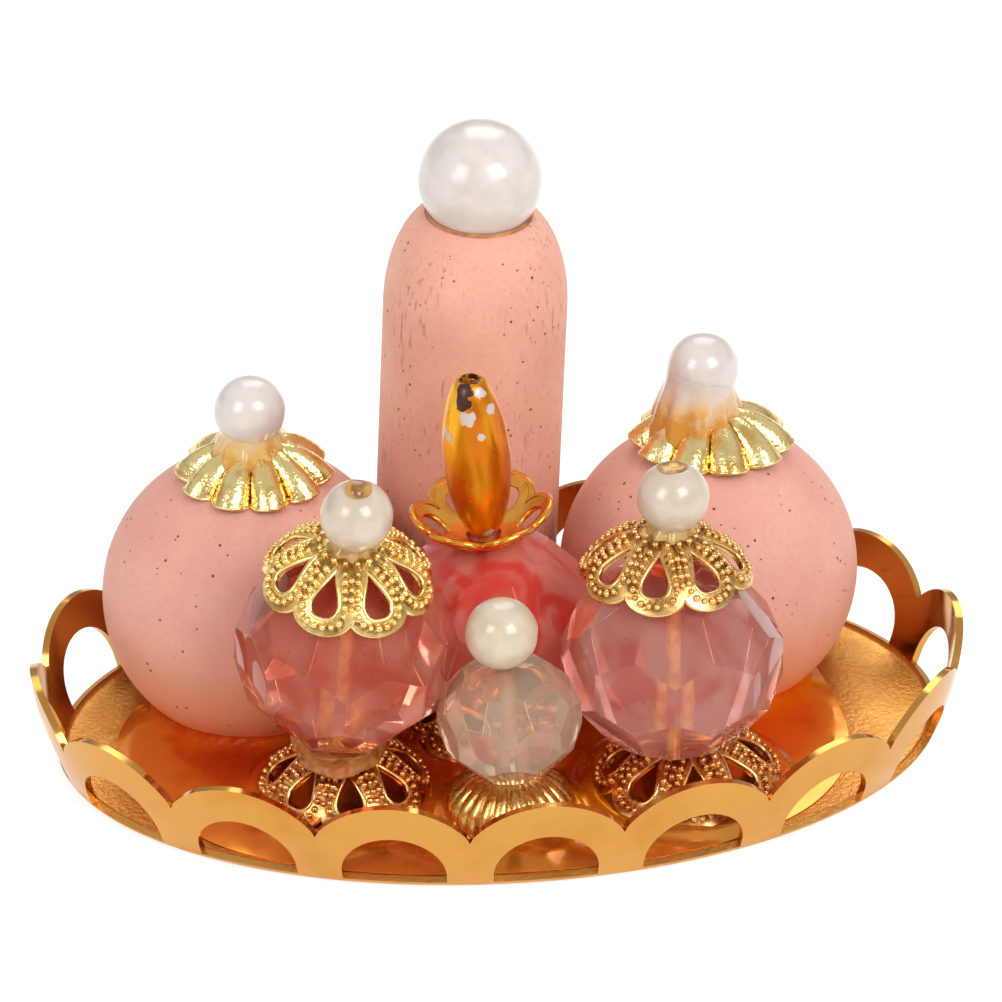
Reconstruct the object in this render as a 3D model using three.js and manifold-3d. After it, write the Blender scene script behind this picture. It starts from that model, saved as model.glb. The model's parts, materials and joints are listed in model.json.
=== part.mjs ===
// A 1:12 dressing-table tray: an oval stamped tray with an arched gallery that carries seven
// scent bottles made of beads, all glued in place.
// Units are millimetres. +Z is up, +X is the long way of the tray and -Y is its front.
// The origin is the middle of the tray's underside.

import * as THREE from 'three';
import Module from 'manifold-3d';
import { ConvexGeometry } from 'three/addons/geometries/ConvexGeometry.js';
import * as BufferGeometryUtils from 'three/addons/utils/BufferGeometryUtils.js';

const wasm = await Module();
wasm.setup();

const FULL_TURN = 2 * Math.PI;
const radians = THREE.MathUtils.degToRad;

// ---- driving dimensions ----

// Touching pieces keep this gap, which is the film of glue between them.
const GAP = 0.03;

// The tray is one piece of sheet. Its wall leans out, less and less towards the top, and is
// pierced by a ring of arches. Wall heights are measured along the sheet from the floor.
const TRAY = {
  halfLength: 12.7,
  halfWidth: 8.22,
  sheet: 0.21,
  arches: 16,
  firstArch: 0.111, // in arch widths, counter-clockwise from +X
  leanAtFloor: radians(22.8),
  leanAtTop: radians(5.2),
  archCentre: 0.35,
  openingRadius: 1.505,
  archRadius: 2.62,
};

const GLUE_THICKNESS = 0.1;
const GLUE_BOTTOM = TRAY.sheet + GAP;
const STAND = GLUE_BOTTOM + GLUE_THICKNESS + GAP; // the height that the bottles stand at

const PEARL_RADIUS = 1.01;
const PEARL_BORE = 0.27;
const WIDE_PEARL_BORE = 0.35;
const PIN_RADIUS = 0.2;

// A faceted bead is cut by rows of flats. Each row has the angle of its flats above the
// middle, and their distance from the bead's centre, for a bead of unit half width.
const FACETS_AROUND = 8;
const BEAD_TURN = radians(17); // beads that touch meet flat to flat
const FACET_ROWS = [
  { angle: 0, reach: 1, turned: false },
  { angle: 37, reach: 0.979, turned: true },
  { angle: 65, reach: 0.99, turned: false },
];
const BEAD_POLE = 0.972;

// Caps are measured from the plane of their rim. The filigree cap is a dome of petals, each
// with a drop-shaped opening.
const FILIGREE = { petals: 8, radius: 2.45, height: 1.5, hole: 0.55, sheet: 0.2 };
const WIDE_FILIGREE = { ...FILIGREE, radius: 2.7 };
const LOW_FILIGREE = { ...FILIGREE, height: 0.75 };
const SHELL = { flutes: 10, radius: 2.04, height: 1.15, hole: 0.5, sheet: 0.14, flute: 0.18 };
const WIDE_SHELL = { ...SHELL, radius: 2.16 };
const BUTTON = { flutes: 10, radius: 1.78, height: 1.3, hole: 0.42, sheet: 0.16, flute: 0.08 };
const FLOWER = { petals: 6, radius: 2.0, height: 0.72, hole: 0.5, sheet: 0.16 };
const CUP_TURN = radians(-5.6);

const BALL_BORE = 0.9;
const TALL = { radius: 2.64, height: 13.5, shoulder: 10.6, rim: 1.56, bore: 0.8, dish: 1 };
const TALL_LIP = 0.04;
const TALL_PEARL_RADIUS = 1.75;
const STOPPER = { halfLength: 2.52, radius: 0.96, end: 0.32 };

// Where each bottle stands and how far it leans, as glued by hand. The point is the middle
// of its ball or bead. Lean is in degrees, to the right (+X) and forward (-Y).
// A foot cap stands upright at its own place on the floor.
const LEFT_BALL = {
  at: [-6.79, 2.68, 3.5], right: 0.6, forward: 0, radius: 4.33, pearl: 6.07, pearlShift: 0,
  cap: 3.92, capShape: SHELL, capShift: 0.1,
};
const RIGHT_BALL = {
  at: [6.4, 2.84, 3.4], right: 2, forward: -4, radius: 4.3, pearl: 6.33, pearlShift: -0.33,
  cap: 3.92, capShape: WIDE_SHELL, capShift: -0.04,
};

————

Exactly as they stand, set down the lines from the top of the data through the line with "the tray's underside.".

--- Task response ---
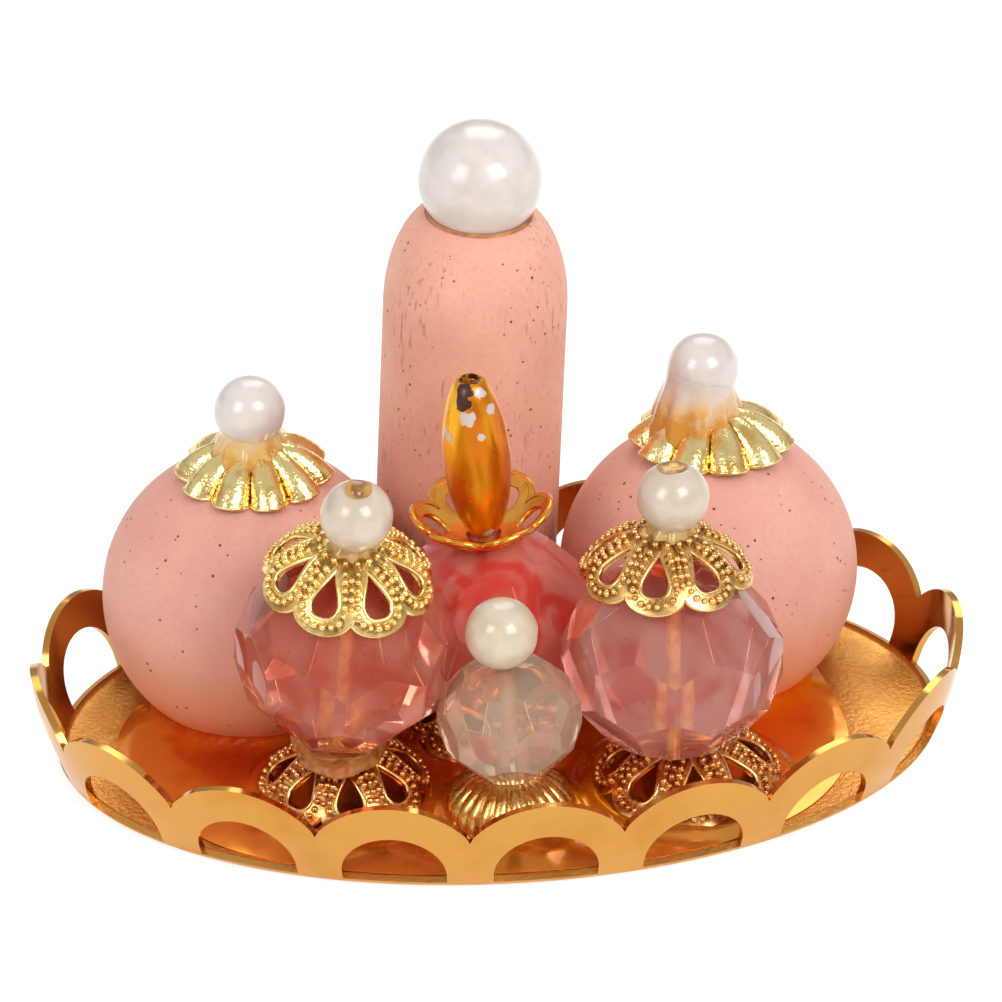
Reconstruct the object in this render as a 3D model using three.js and manifold-3d. After it, write the Blender scene script behind this picture. It starts from that model, saved as model.glb. The model's parts, materials and joints are listed in model.json.
=== part.mjs ===
// A 1:12 dressing-table tray: an oval stamped tray with an arched gallery that carries seven
// scent bottles made of beads, all glued in place.
// Units are millimetres. +Z is up, +X is the long way of the tray and -Y is its front.
// The origin is the middle of the tray's underside.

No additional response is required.